Instruction: Find how many lines in the data below mention "points". Give the number only.

BEGIN Supplied data

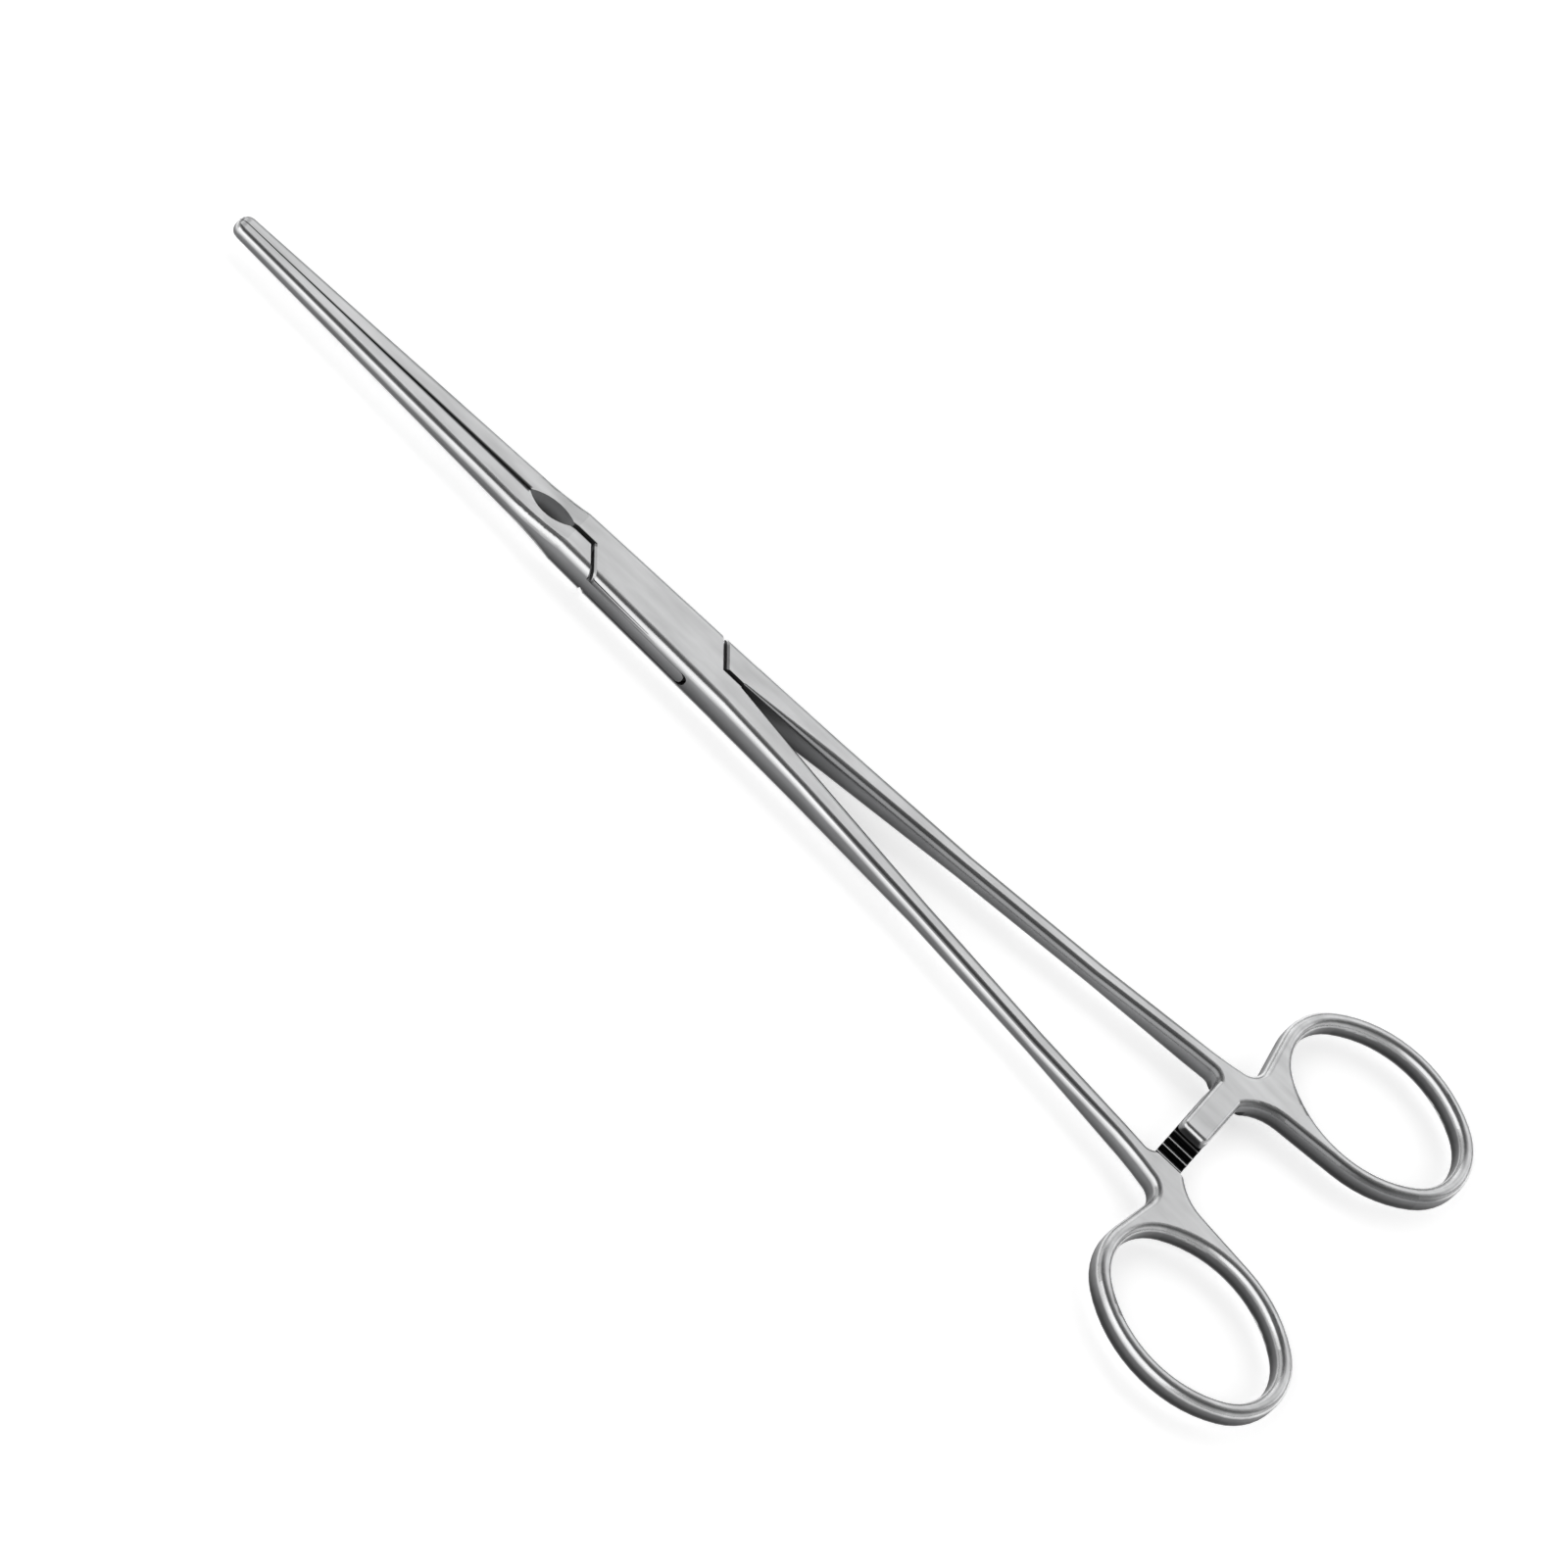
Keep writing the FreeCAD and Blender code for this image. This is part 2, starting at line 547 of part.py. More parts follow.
    # The half of the web that the other handle's arm passes stands back to the notch
    notch = new_sketch(body, "web_notch_plan", "XY_Plane", MID + " + crest_gap / 2")
    left = "arm_place - arm_width / 2 - web_fillet"
    right = "arm_place + arm_width / 2 + web_fillet"
    polygon(notch, [(left, "web_notch"), (left, "0"), (right, "0"), (right, "web_notch")])
    pocket(body, notch, "handle_thickness", both_ways=False)
    return body


# Ratchet arms: flat bars that pass each other with their teeth face to face

def make_arm(name, upper):
    """The upper arm grows from the +Y handle, the lower one from the -Y handle."""
    body = new_body(name)
    side = "" if upper else "-"
    bite = MID + (" + " if upper else " - ") + "crest_gap / 2"
    plan = new_sketch(body, name + "_plan", "XY_Plane", bite)
    past = "upper_arm_past" if upper else "lower_arm_past"
    left, right = "arm_place - arm_width / 2", "arm_place + arm_width / 2"
    root = "%s(web_step + arm_overlap)" % side
    tip = "%s(-%s)" % (side, past)
    polygon(plan, [(left, root), (left, tip), (right, tip), (right, root)])
    thickness = "(handle_thickness - crest_gap) / 2"
    blank = pad(body, plan, thickness, both_ways=False, back=not upper)
    corners = dress(body, "Fillet", name + "_corners", "arm_corner", blank,
                    lambda edge: edge.BoundBox.ZLength > 1e-3 and near(middle(edge).y, tip))
    outer = HANDLE_FACES[1] if upper else HANDLE_FACES[0]
    bar = dress(body, "Fillet", name + "_fillet", "arm_edge", corners,
                lambda edge: flat_at(edge, outer) and not near(middle(edge).y, root))
    # Each tooth is a ramp that ends at a wall facing its own handle's web
    tooth = new_sketch(body, name + "_tooth", "YZ_Plane", "arm_place", ("0", MID))
    count = "upper_teeth" if upper else "lower_teeth"
    first_wall = "-web_notch + tooth_start + tooth_pitch"
    ramp = "(tooth_pitch - tooth_land)"
    if upper:
        wall = "%s + (lower_teeth - upper_teeth) * tooth_pitch" % first_wall
        corners_text = [(wall, "crest_gap / 2"), ("%s + %s" % (wall, ramp), "crest_gap / 2"),
                        (wall, "crest_gap / 2 + tooth_depth")]
    else:
        wall = first_wall
        corners_text = [(wall, "-crest_gap / 2"), ("%s - %s" % (wall, ramp), "-crest_gap / 2"),
                        (wall, "-crest_gap / 2 - tooth_depth")]
    polygon(tooth, corners_text)
    cut = pocket(body, tooth, "2 * arm_width")
    row = body.newObject("PartDesign::LinearPattern", name + "_teeth")
    row.Originals = [cut]
    row.Direction = (plan, ["V_Axis"])
    row.setExpression("Length", formula("(%s - 1) * tooth_pitch" % count))
    row.setExpression("Occurrences", formula(count))
    body.Tip = row
    doc.recompute()
    if not row.Shape.Volume < cut.Shape.Volume:
        raise ValueError(row.Name + " cuts nothing")
    return body


# Lock

HALF_GAP = "parting_gap / 2"
SIDE = "lock_width / 2"
FRONT_SIDE = "(lock_width / 2 - lock_taper)"
REAR_SIDE = "(lock_width / 2 + lock_taper)"
SIDE_SLOPE = "(lock_taper / lock_root)"
SLANT = "tan(cheek_angle * 1 deg)"


def slant_meets(offset, level):
    """Where a slanted end, offset from the pivot at the parting line, meets a side.

    level is that side's distance from the long axis at the pivot; its slope is included.
    The rear slanted end meets a side that leans out, the front one a side that leans in.
    """
    rear = "((%s - (%s + %s) / %s) / (1 + %s / %s))" % (
        offset, HALF_GAP, level, SLANT, SIDE_SLOPE, SLANT)
    front = "((%s - (%s + %s) / %s) / (1 - %s / %s))" % (
        offset, HALF_GAP, level, SLANT, SIDE_SLOPE, SLANT)
    return front, rear


def slot_corner_box(grow):
    """The Z-shaped outline that opens the slot towards the front left and rear right."""
    out = "(%s + %s)" % (SIDE, grow)
    return [("-cheek_reach", HALF_GAP), ("-cheek_reach", "-" + out), ("0", "-" + out),
            ("0", "-" + HALF_GAP), ("cheek_reach", "-" + HALF_GAP), ("cheek_reach", out),
            ("0", out), ("0", HALF_GAP)]


def long_edge(edge):
    """An outer long edge of the lock, at either face."""
    out = abs(middle(edge).y) - middle(edge).x * value(SIDE_SLOPE)
    return flat_at(edge, *FACES) and near(out, SIDE)


CORE_RADIUS = "(cheek_reach - core_inset)"
SLOT_RADIUS = "(%s + shoulder_gap)" % CORE_RADIUS
SLOT_FACES = (MID + " - slot_height / 2", MID + " + slot_height / 2")
CORE_FACES = (MID + " - slot_height / 2 + slide_gap", MID + " + slot_height / 2 - slide_gap")


def rim_edge(edge, radius, levels):
    """A round edge of this radius about the pivot, at one of these heights."""
    spot = middle(edge)
    return flat_at(edge, *levels) and near(math.hypot(spot.x, spot.y), radius)


def slanted_edge(edge):
    """An edge along a slanted end, at either face."""
    return flat_at(edge, *FACES) and edge.BoundBox.XLength > 0.5 and edge.BoundBox.YLength > 0.5


def rivet_profile(sketch):
    """Half the rivet's section: a straight shank between two countersunk heads."""
    polygon(sketch, [("0", "0"), ("rivet_head_radius", "0"),
                     ("rivet_radius", "rivet_head_depth"),
                     ("rivet_radius", "lock_thickness - rivet_head_depth"),
                     ("rivet_head_radius", "lock_thickness"), ("0", "lock_thickness")])


def turn(body, kind, sketch):
    made = body.newObject("PartDesign::" + kind, sketch.Name + "_turned")
    made.Profile = sketch
    made.ReferenceAxis = (sketch, ["V_Axis"])
    made.Angle = 360
    doc.recompute()
    return made


def make_lock_box():
    """Both cheeks, with the slot between them."""
    body = new_body("lock_box")
    plan = new_sketch(body, "box_plan", "XY_Plane", MID)
    front, rear = slant_meets("cheek_reach", SIDE)
    polygon(plan, [("-lock_root", HALF_GAP), ("-cheek_reach", HALF_GAP),
                   ("-" + front, "-(%s - %s * %s)" % (SIDE, front, SIDE_SLOPE)),
                   ("lock_root", "-" + REAR_SIDE), ("lock_root", "-" + HALF_GAP),
                   ("cheek_reach", "-" + HALF_GAP),
                   (rear, "%s + %s * %s" % (SIDE, rear, SIDE_SLOPE)),
                   ("-lock_root", FRONT_SIDE)])
    blank = pad(body, plan, "lock_thickness")
    rounded = dress(body, "Fillet", "box_fillet", "lock_edge", blank, long_edge)
    dress(body, "Chamfer", "box_bevel", "cheek_bevel", rounded, slanted_edge)
    shoulders = new_sketch(body, "slot_shoulders", "XY_Plane", MID)
    circle(shoulders, "0", "0", SLOT_RADIUS)
    pocket(body, shoulders, "slot_height")
    ways = new_sketch(body, "slot_ways", "XY_Plane", MID)
    polygon(ways, slot_corner_box("slot_height"))
    slot = pocket(body, ways, "slot_height")
    dress(body, "Fillet", "slot_end_fillet", "slot_round", slot,
          lambda edge: rim_edge(edge, SLOT_RADIUS, SLOT_FACES))
    seat = new_sketch(body, "rivet_seat", "XZ_Plane")
    rivet_profile(seat)
    turn(body, "Groove", seat)
    return body


def make_lock_core():
    """The core in the slot, and the full shoulders before and behind it."""
    body = new_body("lock_core")
    height = "slot_height - 2 * slide_gap"
    disc = new_sketch(body, "core_disc", "XY_Plane", MID)
    half, radius, slope = value(SIDE), value(CORE_RADIUS), value(SIDE_SLOPE)
    # The side y = half + slope x meets the core's circle at these two places
    middle_x = -half * slope / (1 + slope ** 2)
    spread = math.sqrt(radius ** 2 * (1 + slope ** 2) - half ** 2) / (1 + slope ** 2)
    rear_x, front_x = middle_x + spread, middle_x - spread
    rear_y, front_y = half + slope * rear_x, half + slope * front_x
    corners = [V(rear_x, -rear_y, 0), V(rear_x, rear_y, 0), V(front_x, front_y, 0),
               V(front_x, -front_y, 0)]
    centre = V(0, 0, 0)
    edges = [
        disc.addGeometry(arc(centre, corners[0], corners[1]), False),
        disc.addGeometry(Part.LineSegment(corners[1], corners[2]), False),
        disc.addGeometry(arc(centre, corners[2], corners[3]), False),
        disc.addGeometry(Part.LineSegment(corners[3], corners[0]), False),
    ]
    for at, edge in enumerate(edges):
        disc.addConstraint(Sketcher.Constraint("Coincident", edge, 2, edges[(at + 1) % 4], 1))
    for bow in (edges[0], edges[2]):
        disc.addConstraint(Sketcher.Constraint("Coincident", bow, 3, -1, 1))
        pin(disc, "Radius", (bow,), CORE_RADIUS)
    axis = disc.addGeometry(Part.LineSegment(centre, V(0, half, 0)), True)
    pin_point(disc, axis, 1, "0", "0")
    pin_point(disc, axis, 2, "0", SIDE)
    low_axis = disc.addGeometry(Part.LineSegment(centre, V(0, -half, 0)), True)
    pin_point(disc, low_axis, 1, "0", "0")
    pin_point(disc, low_axis, 2, "0", "-" + SIDE)
    for line, rod in ((edges[1], axis), (edges[3], low_axis)):
        disc.addConstraint(Sketcher.Constraint("PointOnObject", rod, 2, line))
    tilt = "atan(%s)" % SIDE_SLOPE
    pin(disc, "Angle", (-1, 1, edges[1], 2), tilt)
    pin(disc, "Angle", (-1, 1, edges[3], 1), "-" + tilt)
    blank = pad(body, disc, height)
    dress(body, "Fillet", "core_rim_fillet", "slot_round", blank,
          lambda edge: rim_edge(edge, CORE_RADIUS, CORE_FACES))
    necks = new_sketch(body, "core_necks", "XY_Plane", MID)
    neck_front = "(%s - lock_root / 4 * %s)" % (SIDE, SIDE_SLOPE)
    neck_rear = "(%s + lock_root / 4 * %s)" % (SIDE, SIDE_SLOPE)
    polygon(necks, [("-lock_root", "-" + HALF_GAP), ("-lock_root", "-" + FRONT_SIDE),
                    ("-lock_root / 4", "-" + neck_front), ("-lock_root / 4", "-" + HALF_GAP)])
    polygon(necks, [("lock_root", HALF_GAP), ("lock_root", REAR_SIDE),
                    ("lock_root / 4", neck_rear), ("lock_root / 4", HALF_GAP)])
    pad(body, necks, height)
    roots = new_sketch(body, "core_roots", "XY_Plane", MID)
    step = "(cheek_reach + step_gap / sin(cheek_angle * 1 deg))"
    near_end = "(%s - 2 * %s / %s)" % (step, HALF_GAP, SLANT)
    front, rear = slant_meets(step, SIDE)
    polygon(roots, [("-lock_root", "-" + HALF_GAP), ("-lock_root", "-" + FRONT_SIDE),
                    ("-" + front, "-(%s - %s * %s)" % (SIDE, front, SIDE_SLOPE)),
                    ("-" + near_end, "-" + HALF_GAP)])
    polygon(roots, [("lock_root", HALF_GAP), ("lock_root", REAR_SIDE),
                    (rear, "%s + %s * %s" % (SIDE, rear, SIDE_SLOPE)), (near_end, HALF_GAP)])
    blank = pad(body, roots, "lock_thickness")
    rounded = dress(body, "Fillet", "core_fillet", "lock_edge", blank, long_edge)
    dress(body, "Chamfer", "core_bevel", "cheek_bevel", rounded, slanted_edge)
    bore = new_sketch(body, "rivet_bore", "XY_Plane", MID)
    circle(bore, "0", "0", "rivet_radius + rivet_gap")
    pocket(body, bore, "lock_thickness")
    return body


def make_rivet():
    body = new_body("rivet")
    section = new_sketch(body, "rivet_section", "XZ_Plane")
    rivet_profile(section)
    turn(body, "Revolution", section)
    return body


# The two halves share blanks: jaw, shank and handle are drawn once, on the +Y side

def mirrored(blank):
    """The blank on the -Y side."""
    made = doc.addObject("Part::Mirroring", blank.Name + "_mirrored")
    made.Source = blank
    made.Normal = V(0, 1, 0)
    made.Base = V(0, 0, 0)
    return made


def turned_over(blank):
    """The blank on the -Y side, its other face up."""
    made = doc.addObject("Part::Mirroring", blank.Name + "_turned_over")
    made.Source = mirrored(blank)
    made.Normal = V(0, 0, 1)
    made.Base = V(0, 0, value(MID))
    made.setExpression("Base.z", formula(MID))
    return made


def joined(label, pieces):
    made = doc.addObject("Part::MultiFuse", label)
    made.Shapes = pieces
    made.Refine = True
    made.Label = label
    made.Placement = FreeCAD.Placement()
    return made


jaw, shank, handle = make_jaw(), make_shank(), make_handle()
box_half = joined("box_half", [jaw, make_lock_box(), mirrored(shank), turned_over(handle),
                               make_arm("lower_arm", upper=False)])
core_half = joined("core_half", [mirrored(jaw), make_lock_core(), shank, handle,
                                 make_arm("upper_arm", upper=True)])
pivot_rivet = make_rivet()
pivot_rivet.Label = "pivot_rivet"
doc.recompute()

for obj in doc.Objects:
    if "Invalid" in obj.State or "Error" in obj.State:
        raise ValueError("%s did not build: %s" % (obj.Name, obj.State))
os.makedirs("parts", exist_ok=True)
for piece in (box_half, core_half, pivot_rivet):
    shape = piece.Shape
    if shape.isNull() or not shape.isValid() or len(shape.Solids) != 1:
        raise ValueError("%s is not one valid solid" % piece.Label)
    shape.exportStep("parts/%s.step" % piece.Label)
    box = shape.BoundBox
    print(piece.Label, "%.1f mm3" % shape.Volume, "%d faces" % len(shape.Faces),
          "%.2f x %.2f x %.2f" % (box.XLength, box.YLength, box.ZLength))
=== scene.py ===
"""Satin steel box-lock clamp on a pale table: finish, light and camera, in metres."""
import math

import bpy
from mathutils import Matrix, Vector


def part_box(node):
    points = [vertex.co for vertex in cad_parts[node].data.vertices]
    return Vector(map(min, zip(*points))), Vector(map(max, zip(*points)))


bl_info = {
    "name": "Box-lock clamp",
    "version": (1, 0, 0),
    "blender": (4, 5, 0),
    "location": "View3D > Sidebar > Clamp",
    "description": "Finishes a steel box-lock clamp and sets it on a lit table",
    "category": "Object",
}

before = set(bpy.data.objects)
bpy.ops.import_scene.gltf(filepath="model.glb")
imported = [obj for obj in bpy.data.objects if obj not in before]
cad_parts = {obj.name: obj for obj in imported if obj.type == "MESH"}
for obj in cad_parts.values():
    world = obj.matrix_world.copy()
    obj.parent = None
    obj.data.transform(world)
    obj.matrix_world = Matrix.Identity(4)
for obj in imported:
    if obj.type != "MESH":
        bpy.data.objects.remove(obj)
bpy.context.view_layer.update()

MM = 0.001

# Half the height of the lock, where the two ratchet arms meet
MID_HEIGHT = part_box("pivot_rivet")[1].z / 2

# Upward part of the surface's normal where a face counts as fully flat, and where the painted
# dark reflection line along the flats begins outside them and ends inside them
FLAT_FULL = 0.985
LINE_OUTSIDE = (0.79, 0.89)
LINE_INSIDE = (0.99, 0.999)
# How far the widest line moves its outer side down that scale
LINE_SHIFT = 0.12
# How squarely a surface faces the parting plane, from not at all to fully
FACING = (0.1, 0.5)
# Share of the inner flank's reach over which its painted shade ends
REACH_FADE = (0.8, 1.1)

# Stretches over which the painted dark line and the painted side shade change, in X, and in -X on
# the jaws
SHANK_START = (16 * MM, 50 * MM)
SHANK_END = (90 * MM, 103 * MM)
JAW_START = (24 * MM, 45 * MM)
RING_START = (103 * MM, 112 * MM)
# How much of the shanks' wide painted dark reflection line the jaws have
JAW_SHARE = 0.5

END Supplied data

Answer: 2